Colombo Municipal Council's recently held election, chronic as it was, is being eclipsed by a post poll farce of such order of complexity that we are not sure whether somebody will in future turn it into a stage play, and put it up open the boards for charity.

To what ample extent could the UNP divest itself from responsibility for the goings-on in the CMC, which now threatens to make Colombo a failed city, that would probably impel the rest of the country to apply for unilateral independence from the metropolis?

The legal issues that caused the CMC elections to implode are a different kettle of fish that has to be addressed in the long term.

There is no quick fix that could make the law points that were instrumental in skidding the Colombo election disappear. But that does not mean that the parties that inherited the legal farce should also hanker for a political calamity.

If it sounds as if we are hectoring you the reader on this matter, please do refer yourself to the interview we are carrying on page 9 of this newspaper which features a lecturer in Constitutional Law saying that the UNP's 'buy one and get one free' policy of replacing elected candidates is entirely in contravention of both spirit and letter of the law.

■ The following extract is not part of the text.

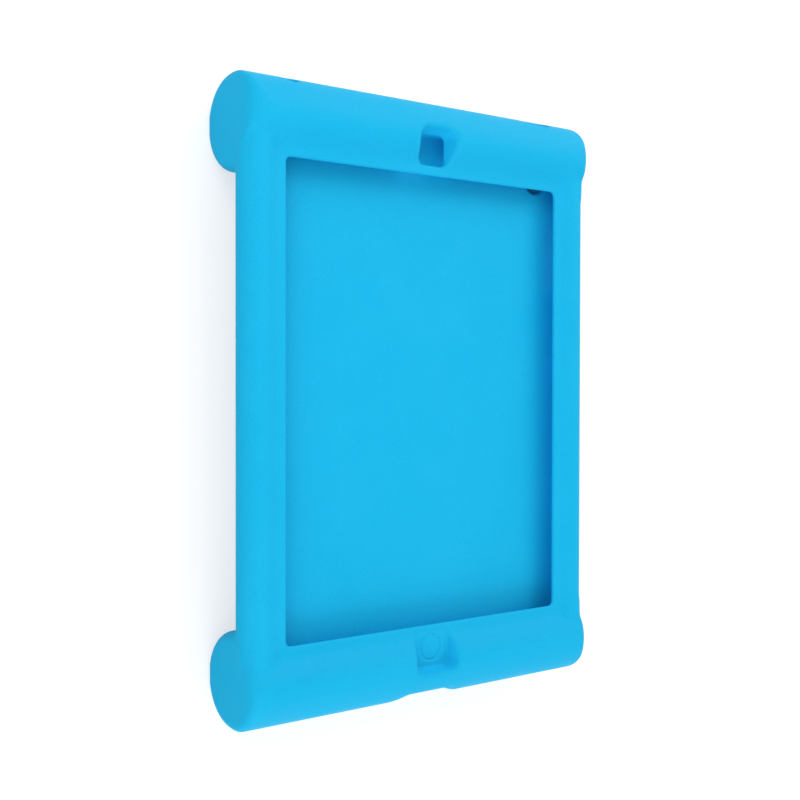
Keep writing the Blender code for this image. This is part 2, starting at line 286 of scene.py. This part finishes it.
def past_bar_end(x, z):
    """How far a point lies beyond a bar's end, measured along X. The end is flat behind. In front it leans back over a
    quarter of an ellipse, the shoulder, which carries the rails' rounding on; the ellipse stops short of level, where
    it would be endlessly steep. The amount is divided by the length of the leaning direction, which makes it a
    distance."""
    short_of_level = 0.97
    up = np.clip((z - BAR_SHOULDER_FOOT) / BAR_SHOULDER_DEPTH, 0.0, short_of_level)
    level = np.sqrt(1.0 - up**2)
    lean_back = BAR_SHOULDER_LENGTH * (1.0 - level)
    steepness = BAR_SHOULDER_LENGTH / BAR_SHOULDER_DEPTH * up / level
    return (np.abs(x) - BAR_END_X + lean_back) / np.hypot(1.0, steepness)


def bar_distance(x, y, z):
    """The bar's section carried along X. Outside both the shrunken section and the shrunken length, the distance is
    the length of the two overshoots less the fillet, which rounds the rims of the ends, more behind than in front."""
    fillet = BAR_END_FILLET + (BAR_FRONT_FILLET - BAR_END_FILLET) * rise(z, 16.0, 28.0)
    past_section = read_table(bar_table, np.abs(y), z) + fillet
    past_end = past_bar_end(x, z) + fillet
    outside = np.hypot(np.maximum(past_section, 0.0), np.maximum(past_end, 0.0))
    return outside + np.minimum(np.maximum(past_section, past_end), 0.0) - fillet


def tray_distance(x, y, z):
    """The tray's section carried along Y. Near its ends the rails draw in, by an S-shaped amount, under the bars."""
    draw_in = TRAY_DRAW_IN * rise(np.abs(y), 103.0, 115.0)
    draw_down = TRAY_DRAW_DOWN * rise(np.abs(y), 104.0, 114.0)
    return np.maximum(read_table(tray_table, np.abs(x) + draw_in, z + draw_down), np.abs(y) - TRAY_END)


def body_distance(x, y, z):
    """The tray and the bars joined. The joint is hard over the flat lip, wide over the rails, narrow at the crease
    beside the bars' ends, and wide behind."""
    front = HAIR + RAIL_JOINT * rise(np.abs(x), 79.0, 86.0) - CREASE * rise(np.abs(x), 92.5, 95.0)
    behind = BACK_JOINT - CREASE * rise(np.abs(x), 90.0, 95.0)
    softness = behind + (front - behind) * rise(z, 22.0, 26.0)
    joined = smooth_min(tray_distance(x, y, z), bar_distance(x, y, z), softness)
    return np.maximum(joined, np.abs(x) - OUTER_X)


rail_middle = [np.array([value]) for value in (-OUTER_X, 0.0, BACK + RAIL_ROUND)]
print("at the left rail's middle:", round(float(body_distance(*rail_middle)[0]), 3), "mm from the surface")


# %% [markdown]
# ## Openings
# Each opening is a rounded outline that runs through the foam. A flare makes the outline grow with depth, which
# leans its sides out, as a mould needs. Dividing by the length of the leaning direction keeps the distance true. The
# pocket, the lip's edge and the small holes get a tight round, and the recess, the notch and the openings that a
# finger goes through get a soft one.


# %% Sizes of the openings, in millimetres
CAMERA_Y, CAMERA_HALF_X, CAMERA_HALF_Y, CAMERA_CORNER, CAMERA_FLARE = 111.85, 7.5, 6.6, 2.8, 0.40
RECESS_Y, RECESS_HALF_X, RECESS_HALF_Y, RECESS_CORNER, RECESS_FLARE = -111.0, 9.4, 8.4, 3.2, 0.45
BUTTON_Y, BUTTON_FLOOR = -110.6, 32.8
RING_RADIUS, RING_WIDTH, RING_DEPTH = 5.7, 0.55, 0.5
DOME_WIDTH, DOME_HEIGHT = 3.6, 0.25
NOTCH_DEPTH, NOTCH_FLOOR_X, NOTCH_MOUTH_X = 4.6, 11.5, 20.5
NOTCH_CLEAR, NOTCH_CLEAR_FROM, NOTCH_CLEAR_TO, NOTCH_STEEPNESS = 3.0, 18.5, 22.5, 1.25
VOLUME_Y, VOLUME_HALF_LENGTH, VOLUME_HALF_HEIGHT = 72.0, 17.5, 3.5
REAR_X, REAR_Y, REAR_RADIUS, REAR_FLARE, REAR_STRETCH = 72.15, 107.4, 7.0, 0.32, 0.4351
INSIDE_POCKET = 4.0

# Each slot in a bar: which end it is at (1 for the top), the X of its middle, half its width and half its height
PLUG_SLOT = (-1, 0.0, 7.5, 3.5)
HEADPHONE_HOLE = (1, -71.25, 3.3, 3.3)
POWER_SLOT = (1, 68.25, 8.0, 3.0)

# How wide the round on each rim is, and on the edges inside the recess and the pocket
NOTCH_RIM, RECESS_RIM, FINGER_RIM, PLUG_RIM, SMALL_RIM = 1.2, 1.6, 1.4, 1.0, 0.6
POCKET_RIM, WINDOW_RIM, CAMERA_RIM, RECESS_JOINT, POCKET_JOINT = 0.5, 1.1, 0.7, 0.5, 1.0
print("button ring:", 2 * RING_RADIUS, "mm across, moulded", RING_DEPTH, "mm deep")


# %% Outline helpers
def rounded_box(a, b, half_a, half_b, corner):
    """Distance to a rectangle with round corners: the overshoots past its core, less the corner radius."""
    past_a = np.abs(a) - (half_a - corner)
    past_b = np.abs(b) - (half_b - corner)
    outside = np.hypot(np.maximum(past_a, 0.0), np.maximum(past_b, 0.0))
    return outside + np.minimum(np.maximum(past_a, past_b), 0.0) - corner


def lean(outline, depth, flare):
    """An outline that grows by flare for each millimetre of depth."""
    return (outline - flare * np.maximum(depth, 0.0)) / math.hypot(1.0, flare)


sharp_corner = rounded_box(5.0, 3.0, 5.0, 3.0, 2.0)
print("a 2 mm round takes the corner back by", round(float(sharp_corner), 2), "mm")


# %% Openings in the front
def pocket(x, y, z):
    """A box with round corners, between the back wall and the lip."""
    outline = rounded_box(x, y, POCKET_X, POCKET_Y, POCKET_CORNER)
    return smooth_max(outline, np.abs(z - POCKET_MIDDLE) - (LIP_BACK - POCKET_FLOOR) / 2, POCKET_JOINT)


def window(x, y, z):
    """A rectangle with small round corners, from the middle of the pocket forwards."""
    return np.maximum(rounded_box(x, y, WINDOW_X, WINDOW_Y, WINDOW_CORNER), POCKET_MIDDLE - z)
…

That being the case, what would be the UNP's right to ask for fresh elections as if the party hierarchy is above board -- and is also prim as pianoforte teachers for convent girls -- in this whole exercise of holding onto power in the Colombo Municipal Council?

Its political ambitions shouldn't compel the UNP to doctor the elected list. There is still time to retract with honour, and the UNP should suspend its sense of grievance, and retract, not to lick its wounds, but to retain some image as an outfit that does not want to make a mockery of the entire legal apparatus that governs free and democratic franchise.

Some would say that the UNP has dug itself into this hole and is therefore unable to get out of it not looking totally soiled.

But, there is no law -- not even in the variety that a UNP constitutional lawyer would recommend -- to say that a party that tried a small game of political skullduggery, cannot yet go back on its tactics and retain some modicum of its image as being clean wholesome and above board. If the cost of such probity is to let some nondescript (bespectacled) independents run the city, so be it.